## GIVEN DATA
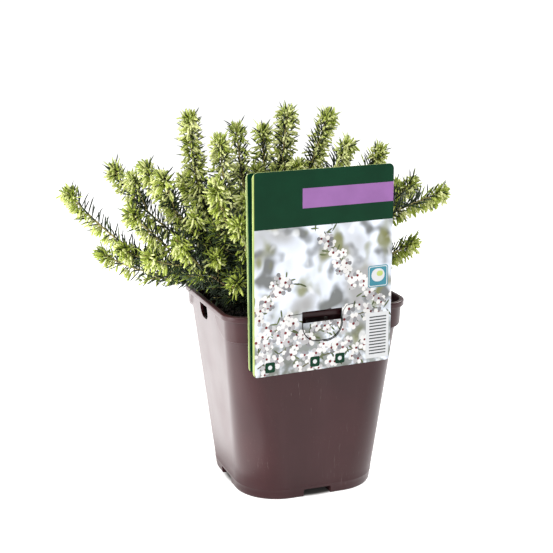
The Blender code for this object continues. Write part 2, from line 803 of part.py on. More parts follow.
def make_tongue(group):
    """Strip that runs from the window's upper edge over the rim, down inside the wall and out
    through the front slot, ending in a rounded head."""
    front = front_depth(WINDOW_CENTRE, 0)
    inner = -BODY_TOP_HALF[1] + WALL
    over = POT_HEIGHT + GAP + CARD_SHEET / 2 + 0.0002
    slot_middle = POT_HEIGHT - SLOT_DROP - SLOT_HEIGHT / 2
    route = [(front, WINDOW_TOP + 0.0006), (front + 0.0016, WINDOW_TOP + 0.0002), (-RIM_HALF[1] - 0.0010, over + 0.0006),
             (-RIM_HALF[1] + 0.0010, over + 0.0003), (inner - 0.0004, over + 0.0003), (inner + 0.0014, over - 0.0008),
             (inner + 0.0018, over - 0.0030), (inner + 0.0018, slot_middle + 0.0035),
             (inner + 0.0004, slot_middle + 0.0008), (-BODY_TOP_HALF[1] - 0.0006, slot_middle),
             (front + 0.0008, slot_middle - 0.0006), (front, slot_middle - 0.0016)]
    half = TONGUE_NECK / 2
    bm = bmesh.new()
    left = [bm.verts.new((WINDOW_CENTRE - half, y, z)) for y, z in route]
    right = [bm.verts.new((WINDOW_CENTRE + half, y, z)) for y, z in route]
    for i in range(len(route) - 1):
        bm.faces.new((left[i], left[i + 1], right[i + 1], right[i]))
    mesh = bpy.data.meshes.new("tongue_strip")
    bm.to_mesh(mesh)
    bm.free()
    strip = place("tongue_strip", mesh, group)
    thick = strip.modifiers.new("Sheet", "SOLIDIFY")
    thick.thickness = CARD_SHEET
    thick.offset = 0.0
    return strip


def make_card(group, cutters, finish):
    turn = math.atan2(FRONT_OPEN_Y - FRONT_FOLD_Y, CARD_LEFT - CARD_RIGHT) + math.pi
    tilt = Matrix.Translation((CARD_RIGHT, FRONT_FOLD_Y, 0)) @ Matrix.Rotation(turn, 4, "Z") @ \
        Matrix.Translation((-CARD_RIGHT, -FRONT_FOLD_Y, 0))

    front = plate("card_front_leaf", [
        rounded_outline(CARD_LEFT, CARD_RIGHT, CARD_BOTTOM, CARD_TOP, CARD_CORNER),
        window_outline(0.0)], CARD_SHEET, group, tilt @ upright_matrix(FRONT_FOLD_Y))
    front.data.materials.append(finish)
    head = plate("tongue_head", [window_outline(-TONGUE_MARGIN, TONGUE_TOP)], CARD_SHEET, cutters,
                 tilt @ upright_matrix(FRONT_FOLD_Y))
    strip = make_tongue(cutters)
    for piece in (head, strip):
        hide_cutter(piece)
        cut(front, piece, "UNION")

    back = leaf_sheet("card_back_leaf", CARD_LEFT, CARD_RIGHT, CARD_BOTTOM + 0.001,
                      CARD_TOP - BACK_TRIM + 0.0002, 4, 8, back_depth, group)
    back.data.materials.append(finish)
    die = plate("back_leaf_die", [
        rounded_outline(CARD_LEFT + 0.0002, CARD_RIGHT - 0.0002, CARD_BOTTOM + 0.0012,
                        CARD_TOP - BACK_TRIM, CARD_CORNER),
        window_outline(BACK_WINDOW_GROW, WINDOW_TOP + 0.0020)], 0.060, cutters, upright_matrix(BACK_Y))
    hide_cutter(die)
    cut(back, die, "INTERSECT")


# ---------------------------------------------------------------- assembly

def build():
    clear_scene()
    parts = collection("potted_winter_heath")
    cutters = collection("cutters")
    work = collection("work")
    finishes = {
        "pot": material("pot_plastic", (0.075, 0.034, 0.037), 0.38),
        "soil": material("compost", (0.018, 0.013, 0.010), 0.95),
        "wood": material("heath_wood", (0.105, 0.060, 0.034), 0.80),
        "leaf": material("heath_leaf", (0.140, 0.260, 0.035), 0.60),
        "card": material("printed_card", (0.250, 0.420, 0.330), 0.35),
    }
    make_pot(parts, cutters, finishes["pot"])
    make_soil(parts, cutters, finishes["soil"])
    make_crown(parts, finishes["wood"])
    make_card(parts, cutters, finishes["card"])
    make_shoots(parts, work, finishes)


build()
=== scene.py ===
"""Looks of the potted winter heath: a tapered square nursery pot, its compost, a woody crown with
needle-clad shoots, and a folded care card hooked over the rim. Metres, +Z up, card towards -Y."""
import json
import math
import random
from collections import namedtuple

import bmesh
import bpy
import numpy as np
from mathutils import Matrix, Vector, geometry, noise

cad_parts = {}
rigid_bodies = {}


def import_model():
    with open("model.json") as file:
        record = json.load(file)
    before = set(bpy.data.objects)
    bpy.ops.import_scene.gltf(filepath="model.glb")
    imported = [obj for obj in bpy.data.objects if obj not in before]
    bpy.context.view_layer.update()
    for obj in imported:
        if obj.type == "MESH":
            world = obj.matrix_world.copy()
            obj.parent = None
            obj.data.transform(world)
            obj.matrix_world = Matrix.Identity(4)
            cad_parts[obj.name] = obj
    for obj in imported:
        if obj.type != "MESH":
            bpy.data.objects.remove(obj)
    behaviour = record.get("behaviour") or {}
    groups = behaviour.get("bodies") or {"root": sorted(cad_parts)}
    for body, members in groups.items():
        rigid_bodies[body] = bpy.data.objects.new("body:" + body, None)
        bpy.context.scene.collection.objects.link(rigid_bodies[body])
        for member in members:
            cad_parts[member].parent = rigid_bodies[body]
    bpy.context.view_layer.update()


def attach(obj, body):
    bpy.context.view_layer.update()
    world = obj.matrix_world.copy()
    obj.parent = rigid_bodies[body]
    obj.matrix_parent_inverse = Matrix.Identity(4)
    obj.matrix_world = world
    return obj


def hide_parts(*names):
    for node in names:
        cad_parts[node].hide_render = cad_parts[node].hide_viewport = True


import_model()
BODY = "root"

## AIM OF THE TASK
Everything from the first line above through the line that contains "return strip" should be duplicated exactly, please, and nothing beyond it.

## TASK SOLUTION
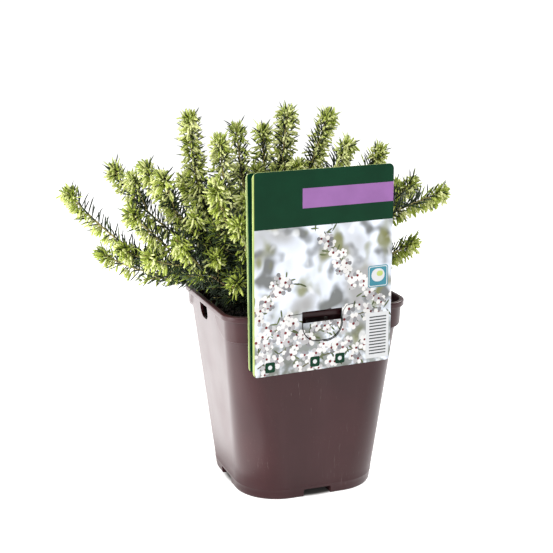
The Blender code for this object continues. Write part 2, from line 803 of part.py on. More parts follow.
def make_tongue(group):
    """Strip that runs from the window's upper edge over the rim, down inside the wall and out
    through the front slot, ending in a rounded head."""
    front = front_depth(WINDOW_CENTRE, 0)
    inner = -BODY_TOP_HALF[1] + WALL
    over = POT_HEIGHT + GAP + CARD_SHEET / 2 + 0.0002
    slot_middle = POT_HEIGHT - SLOT_DROP - SLOT_HEIGHT / 2
    route = [(front, WINDOW_TOP + 0.0006), (front + 0.0016, WINDOW_TOP + 0.0002), (-RIM_HALF[1] - 0.0010, over + 0.0006),
             (-RIM_HALF[1] + 0.0010, over + 0.0003), (inner - 0.0004, over + 0.0003), (inner + 0.0014, over - 0.0008),
             (inner + 0.0018, over - 0.0030), (inner + 0.0018, slot_middle + 0.0035),
             (inner + 0.0004, slot_middle + 0.0008), (-BODY_TOP_HALF[1] - 0.0006, slot_middle),
             (front + 0.0008, slot_middle - 0.0006), (front, slot_middle - 0.0016)]
    half = TONGUE_NECK / 2
    bm = bmesh.new()
    left = [bm.verts.new((WINDOW_CENTRE - half, y, z)) for y, z in route]
    right = [bm.verts.new((WINDOW_CENTRE + half, y, z)) for y, z in route]
    for i in range(len(route) - 1):
        bm.faces.new((left[i], left[i + 1], right[i + 1], right[i]))
    mesh = bpy.data.meshes.new("tongue_strip")
    bm.to_mesh(mesh)
    bm.free()
    strip = place("tongue_strip", mesh, group)
    thick = strip.modifiers.new("Sheet", "SOLIDIFY")
    thick.thickness = CARD_SHEET
    thick.offset = 0.0
    return strip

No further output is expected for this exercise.